- **What you are asked to do**: Which lines in the records below contain the word "limits"? Copy each one out.

── Given records

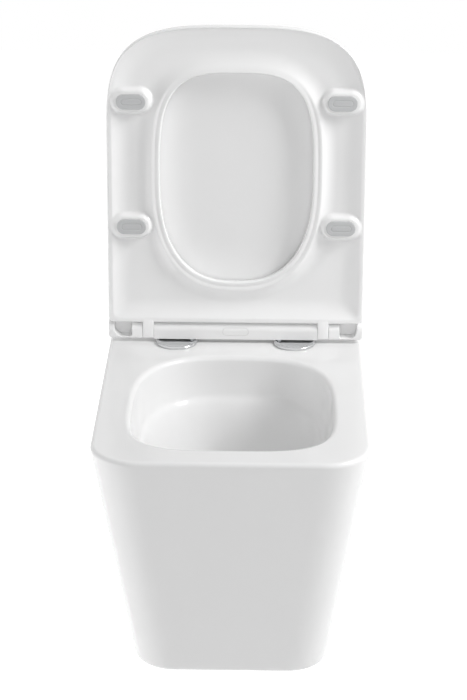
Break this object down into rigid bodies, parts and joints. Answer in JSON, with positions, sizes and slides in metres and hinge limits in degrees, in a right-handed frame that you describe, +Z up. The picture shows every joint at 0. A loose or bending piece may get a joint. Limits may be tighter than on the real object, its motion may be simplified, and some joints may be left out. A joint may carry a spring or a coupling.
{
  "type": "wall hung toilet",
  "caption": "Wall hung toilet pan with tapered sides, open bowl and trap, quick release hinge bar, and a soft closing seat and lid shown raised.",
  "frame": {"origin": "midway between the two wall stud holes, on the wall plane", "axes": "+Y into the wall, +Z up, +X to the right when facing the toilet"},
  "size_m": [0.345, 0.4979, 0.7803],
  "materials": {
    "vitreous_china": "glossy white glaze",
    "cap_white": "moulded",
    "nylon_grey": "moulded nylon",
    "seat_duroplast": "pressed, glossy",
    "lid_duroplast": "pressed, glossy",
    "bar_white": "moulded",
    "button_white": "moulded",
    "buffer_grey": "moulded soft grey",
    "gasket_black": "die cut",
    "dowel_rubber": "moulded",
    "chrome_cover": "polished chrome plate",
    "steel_turned": "turned and plated",
    "brass_nut": "machined",
    "damper_black": "moulded",
    "shaft_steel": "ground",
    "bush_acetal": "moulded acetal",
    "zinc_steel": "zinc plated"
  },
  "bodies": {
    "pan_and_hinge_bar": {"bar_screw_left": "zinc_steel", "bar_screw_right": "zinc_steel", "base_plate_left": "steel_turned", "base_plate_right": "steel_turned", "bracket_screw_left": "zinc_steel", "bracket_screw_right": "zinc_steel", "bracket_washer_left": "zinc_steel", "bracket_washer_right": "zinc_steel", "button_spring": "zinc_steel", "cover_disc_left": "chrome_cover", "cover_disc_right": "chrome_cover", "damper_left": "damper_black", "damper_right": "damper_black", "disc_gasket_left": "gasket_black", "disc_gasket_right": "gasket_black", "disc_screw_left": "zinc_steel", "disc_screw_right": "zinc_steel", "dowel_nut_left": "brass_nut", "dowel_nut_right": "brass_nut", "expansion_dowel_left": "dowel_rubber", "expansion_dowel_right": "dowel_rubber", "hinge_bar_base": "bar_white", "hinge_bar_housing": "bar_white", "hinge_post_left": "steel_turned", "hinge_post_right": "steel_turned", "pan": "vitreous_china", "pan_bowl": "vitreous_china", "pan_flush_duct": "vitreous_china", "pan_trap_bend": "vitreous_china", "pan_trap_leg": "vitreous_china", "pan_trap_weir": "vitreous_china", "pan_waste_spigot": "vitreous_china", "side_cap_left": "cap_white", "side_cap_right": "cap_white", "wall_bracket_left": "nylon_grey", "wall_bracket_right": "nylon_grey"},
    "seat": {"ear_bush": "bush_acetal", "seat_buffer_front_left": "buffer_grey", "seat_buffer_front_right": "buffer_grey", "seat_buffer_rear_left": "buffer_grey", "seat_buffer_rear_right": "buffer_grey", "seat_ring": "seat_duroplast", "seat_shaft": "shaft_steel"},
    "lid": {"knuckle_bush": "bush_acetal", "lid_buffer_front_left": "buffer_grey", "lid_buffer_front_right": "buffer_grey", "lid_buffer_rear_left": "buffer_grey", "lid_buffer_rear_right": "buffer_grey", "lid_panel": "lid_duroplast", "lid_shaft": "shaft_steel"},
    "button": {"release_button": "button_white"},
    "latch_left": {"latch_left": "bush_acetal"},
    "latch_right": {"latch_right": "bush_acetal"}
  },
  "joints": [
    {"name": "seat_hinge", "type": "hinge", "parent": "pan_and_hinge_bar", "child": "seat", "pos_m": [0, -0.0675, 0.096], "axis": [1, 0, 0], "range_deg": [0, 91.5]},
    {"name": "lid_hinge", "type": "hinge", "parent": "seat", "child": "lid", "pos_m": [0, -0.0675, 0.096], "axis": [-1, 0, 0], "range_deg": [0, 91.5]},
    {"name": "button_press", "type": "slide", "parent": "pan_and_hinge_bar", "child": "button", "axis": [0, 1, 0], "range_m": [0, 0.003], "stiffness_N_per_m": 300, "springref_m": -0.002, "deforming": ["button_spring"]},
    {"name": "latch_left_slide", "type": "slide", "parent": "pan_and_hinge_bar", "child": "latch_left", "axis": [1, 0, 0], "range_m": [0, 0.003]},
    {"name": "latch_right_slide", "type": "slide", "parent": "pan_and_hinge_bar", "child": "latch_right", "axis": [-1, 0, 0], "range_m": [0, 0.003]}
  ],
  "couplings": [
    {"joint": "latch_left_slide", "follows": "button_press", "ratio": 1},
    {"joint": "latch_right_slide", "follows": "button_press", "ratio": 1}
  ]
}
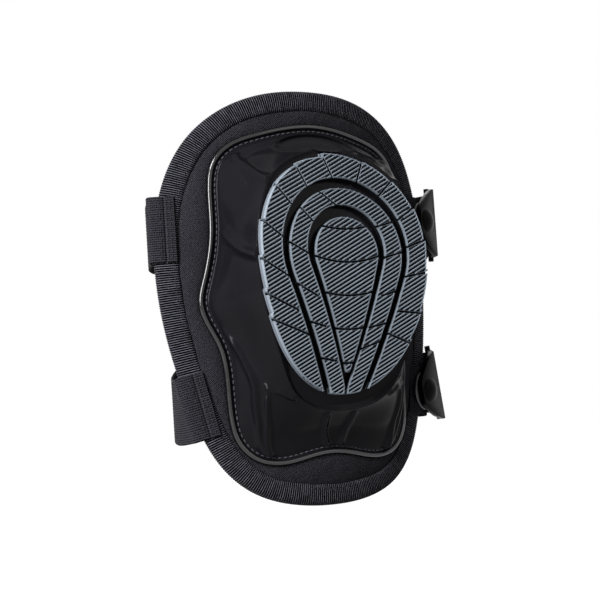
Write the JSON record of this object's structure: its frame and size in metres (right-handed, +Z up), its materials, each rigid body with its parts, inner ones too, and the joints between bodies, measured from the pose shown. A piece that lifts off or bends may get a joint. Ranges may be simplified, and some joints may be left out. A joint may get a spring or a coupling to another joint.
{
  "type": "strapped knee pad",
  "caption": "Knee pad with a moulded cap, a ridged rubber kneeling tread, a bound foam body and two elastic straps on snap clips, in the pose it is worn in.",
  "frame": {"origin": "centre of the knee seat, on the back of the gel cushion", "axes": "+Z up the leg, -Y out of the kneeling face, +X to the right of a viewer who faces the pad"},
  "size_m": [0.2077, 0.1508, 0.2425],
  "materials": {
    "lining_cloth": "brushed knit lining, black",
    "foam": "closed-cell foam, dark grey",
    "oxford_cloth": "plain-weave oxford cloth, black",
    "binding_tape": "ribbed grosgrain tape, black with a silvery sheen",
    "gel_cover": "stretch knit over a gel cushion",
    "cap_plastic": "glossy black moulded plastic",
    "tread_rubber": "matt blue-grey rubber with fine ridges",
    "webbing": "black polyester webbing",
    "elastic_webbing": "black woven elastic",
    "steel": "plated steel",
    "clip_plastic": "glossy black acetal"
  },
  "bodies": {
    "pad": {"back_lining": "lining_cloth", "foam_core": "foam", "front_fabric": "oxford_cloth", "edge_binding": "binding_tape", "gel_cushion": "gel_cover", "impact_foam": "foam", "cap_shell": "cap_plastic", "tread_outer": "tread_rubber", "tread_middle": "tread_rubber", "tread_core": "tread_rubber", "upper_tab": "webbing", "lower_tab": "webbing", "upper_stud_washer": "steel", "lower_stud_washer": "steel", "upper_snap_stud": "clip_plastic", "lower_snap_stud": "clip_plastic", "upper_strap": "elastic_webbing", "lower_strap": "elastic_webbing"},
    "upper_clip": {"upper_clip": "clip_plastic"},
    "lower_clip": {"lower_clip": "clip_plastic"},
    "upper_slide": {"upper_slide": "clip_plastic"},
    "lower_slide": {"lower_slide": "clip_plastic"}
  },
  "joints": [
    {"name": "upper_clip_swivel", "type": "hinge", "parent": "pad", "child": "upper_clip", "pos_m": [0.09146, -0.00034, 0.052], "axis": [0.5114, -0.8593, 0], "range_deg": [-10, 10], "deforming": ["upper_strap"]},
    {"name": "lower_clip_swivel", "type": "hinge", "parent": "pad", "child": "lower_clip", "pos_m": [0.08, -0.00632, -0.05437], "axis": [0.4502, -0.8929, 0], "range_deg": [-10, 5], "deforming": ["lower_strap"]},
    {"name": "upper_slide_travel", "type": "slide", "parent": "upper_clip", "child": "upper_slide", "axis": [-0.3544, 0.9351, 0], "range_m": [-0.006, 0.014]},
    {"name": "lower_slide_travel", "type": "slide", "parent": "lower_clip", "child": "lower_slide", "axis": [-0.2922, 0.9555, 0.0391], "range_m": [-0.006, 0.014]}
  ]
}
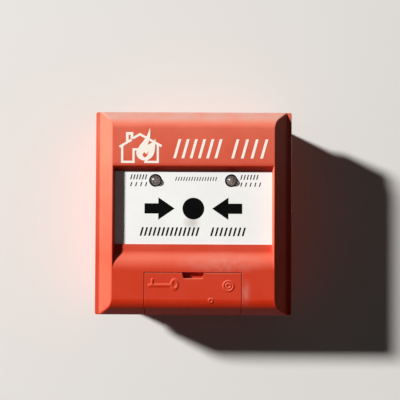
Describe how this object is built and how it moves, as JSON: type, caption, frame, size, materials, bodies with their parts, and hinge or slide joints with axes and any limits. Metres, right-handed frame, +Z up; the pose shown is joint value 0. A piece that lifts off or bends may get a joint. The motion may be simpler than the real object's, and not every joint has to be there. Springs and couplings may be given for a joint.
{
  "type": "manual call point",
  "caption": "Square wall-mounted fire alarm call point with a hinged white press plate, indicator lamps, and a flap over its key reset and telephone jack.",
  "frame": {"origin": "centre of the back box's rear face, on the wall", "axes": "+Z up, +Y into the wall, front faces -Y, +X to the viewer's right"},
  "size_m": [0.0954, 0.0455, 0.0984],
  "materials": {
    "red_plastic": "fine moulded satin",
    "white_plastic": "smooth satin",
    "black_plastic": "moulded",
    "grey_plastic": "moulded",
    "plunger_plastic": "moulded",
    "clear_lens": "clear",
    "board_green": "solder mask",
    "steel": "zinc plated",
    "nickel": "nickel plated",
    "brass": "bright",
    "seal_foam": "closed cell foam"
  },
  "bodies": {
    "housing": {"alarm_switch_body": "black_plastic", "back_box": "red_plastic", "base_plate": "grey_plastic", "base_screw_1": "steel", "base_screw_2": "steel", "base_screw_3": "steel", "base_screw_4": "steel", "board_screw_1": "steel", "board_screw_2": "steel", "box_seal": "seal_foam", "capacitor": "black_plastic", "chassis": "black_plastic", "chassis_screw_1": "steel", "chassis_screw_2": "steel", "chassis_screw_3": "steel", "chassis_screw_4": "steel", "circuit_board": "board_green", "contact_header_left": "brass", "contact_header_right": "brass", "contact_socket_left": "black_plastic", "contact_socket_right": "black_plastic", "controller_chip": "black_plastic", "cover_screw": "steel", "crystal": "nickel", "door_hinge_pin": "steel", "front_cover": "red_plastic", "jack_body": "black_plastic", "jack_bushing": "nickel", "jack_contact": "brass", "jack_nut": "nickel", "latch_spring": "steel", "led_left": "clear_lens", "led_right": "clear_lens", "led_spacer_left": "black_plastic", "led_spacer_right": "black_plastic", "notch_stop": "red_plastic", "plate_pivot_pin": "steel", "plate_spring_left": "steel", "plate_spring_right": "steel", "terminal_block_bottom": "black_plastic", "terminal_block_top": "black_plastic", "terminal_screw_bottom_1": "steel", "terminal_screw_bottom_2": "steel", "terminal_screw_bottom_3": "steel", "terminal_screw_top_1": "steel", "terminal_screw_top_2": "steel", "terminal_screw_top_3": "steel", "wire_clamp_bottom_1": "brass", "wire_clamp_bottom_2": "brass", "wire_clamp_bottom_3": "brass", "wire_clamp_top_1": "brass", "wire_clamp_top_2": "brass", "wire_clamp_top_3": "brass"},
    "press_plate": {"press_plate": "white_plastic"},
    "switch_plunger": {"alarm_switch_plunger": "plunger_plastic"},
    "reset_barrel": {"reset_barrel": "nickel", "barrel_clip": "steel"},
    "latch_slide": {"latch_slide": "steel"},
    "service_door": {"service_door": "red_plastic"}
  },
  "joints": [
    {"name": "plate_press", "type": "hinge", "parent": "housing", "child": "press_plate", "pos_m": [0, -0.0376, 0.0242], "axis": [1, 0, 0], "range_deg": [0, 4.5], "stiffness_Nm_per_rad": 3, "springref_deg": -2.86, "deforming": ["plate_spring_left", "plate_spring_right"]},
    {"name": "plunger_travel", "type": "slide", "parent": "housing", "child": "switch_plunger", "axis": [0, 1, 0], "range_m": [0, 0.0023]},
    {"name": "reset_turn", "type": "hinge", "parent": "housing", "child": "reset_barrel", "pos_m": [-0.015, -0.0345, -0.0334], "axis": [0, -1, 0], "range_deg": [0, 90]},
    {"name": "latch_lift", "type": "slide", "parent": "housing", "child": "latch_slide", "axis": [0, 0, 1], "range_m": [0, 0.002], "deforming": ["latch_spring"]},
    {"name": "door_swing", "type": "hinge", "parent": "housing", "child": "service_door", "pos_m": [0, -0.038, -0.046], "axis": [1, 0, 0], "range_deg": [0, 105]}
  ],
  "couplings": [
    {"joint": "plunger_travel", "follows": "plate_press", "m_per_rad": 0.0282},
    {"joint": "reset_turn", "follows": "latch_lift", "rad_per_m": 785.3}
  ]
}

────

- **Answer to this task**:
Break this object down into rigid bodies, parts and joints. Answer in JSON, with positions, sizes and slides in metres and hinge limits in degrees, in a right-handed frame that you describe, +Z up. The picture shows every joint at 0. A loose or bending piece may get a joint. Limits may be tighter than on the real object, its motion may be simplified, and some joints may be left out. A joint may carry a spring or a coupling.
Describe how this object is built and how it moves, as JSON: type, caption, frame, size, materials, bodies with their parts, and hinge or slide joints with axes and any limits. Metres, right-handed frame, +Z up; the pose shown is joint value 0. A piece that lifts off or bends may get a joint. The motion may be simpler than the real object's, and not every joint has to be there. Springs and couplings may be given for a joint.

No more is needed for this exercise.